“Do you know what they do with engineers when they turn 40?”
If you're an engineer of a certain age you know this movie. It's probably one you watched a lot and discussed with your friends late into the night.
And now, almost 20 years later, you're that engineer closing in on 40.
Remember being 20 and working with the 40 year olds? They'd built their careers on mainframes, shipped shrink-wrapped software that required multiple floppies, and later CD-ROMs. They could crack shareware. They survived Y2K. Agile was the hot new thing. JavaScript was a joke. Lens flares were cool. Their ICQ# was lower than yours. They only had one reaction gif and it was a dancing baby.
And now ... we'll, now you're the 40 year old.

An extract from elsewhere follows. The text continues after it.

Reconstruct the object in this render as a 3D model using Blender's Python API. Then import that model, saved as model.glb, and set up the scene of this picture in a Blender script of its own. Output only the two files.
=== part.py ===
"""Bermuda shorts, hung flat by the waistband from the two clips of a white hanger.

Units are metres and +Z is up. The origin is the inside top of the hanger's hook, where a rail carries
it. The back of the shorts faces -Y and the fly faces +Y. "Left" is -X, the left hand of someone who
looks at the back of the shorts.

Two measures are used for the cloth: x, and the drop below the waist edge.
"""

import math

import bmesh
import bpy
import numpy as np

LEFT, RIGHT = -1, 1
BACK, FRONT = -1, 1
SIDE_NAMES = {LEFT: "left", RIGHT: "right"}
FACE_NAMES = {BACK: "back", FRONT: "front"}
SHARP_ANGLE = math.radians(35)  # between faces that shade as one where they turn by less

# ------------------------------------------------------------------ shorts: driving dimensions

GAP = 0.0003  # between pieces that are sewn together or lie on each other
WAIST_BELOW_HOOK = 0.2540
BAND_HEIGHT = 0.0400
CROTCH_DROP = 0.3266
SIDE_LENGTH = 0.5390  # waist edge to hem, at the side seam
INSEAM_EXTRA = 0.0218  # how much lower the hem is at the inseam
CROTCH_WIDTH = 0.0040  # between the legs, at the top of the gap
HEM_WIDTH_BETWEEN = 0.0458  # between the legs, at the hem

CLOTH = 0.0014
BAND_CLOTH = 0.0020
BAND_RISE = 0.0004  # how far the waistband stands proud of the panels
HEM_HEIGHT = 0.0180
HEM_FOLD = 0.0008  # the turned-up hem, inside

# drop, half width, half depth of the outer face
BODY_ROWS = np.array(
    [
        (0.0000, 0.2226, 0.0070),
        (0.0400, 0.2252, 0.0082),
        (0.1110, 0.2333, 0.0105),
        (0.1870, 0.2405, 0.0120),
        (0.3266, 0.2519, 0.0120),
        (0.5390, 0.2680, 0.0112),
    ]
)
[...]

You rolled your eyes at "Web2.0". You were on Facebook before your grandma. You survived the demise of Flash. You lived in a messy world of semi-adopted methodologies: You were Scrum-like, Agile-Hybrid, mostly RESTFul, kinda sorta followed DevOps. You worked in the pre-remote world. You commuted once, played ping-pong, and actually had unironic water-cooler conversations.
And, now, you watch the technology landscape changing once more. Just like the 40 year olds you knew in your 20s, you're confused by what you see on the horizon. Embracing the very future that scares you, you turn to ChatGPT to ask what a 40 year old engineer should do to avoid “what they do with engineers when they turn 40.”
And ChatGPT responds with poetic wit: Build a time machine and go back to being a 39-year-old engineer forever!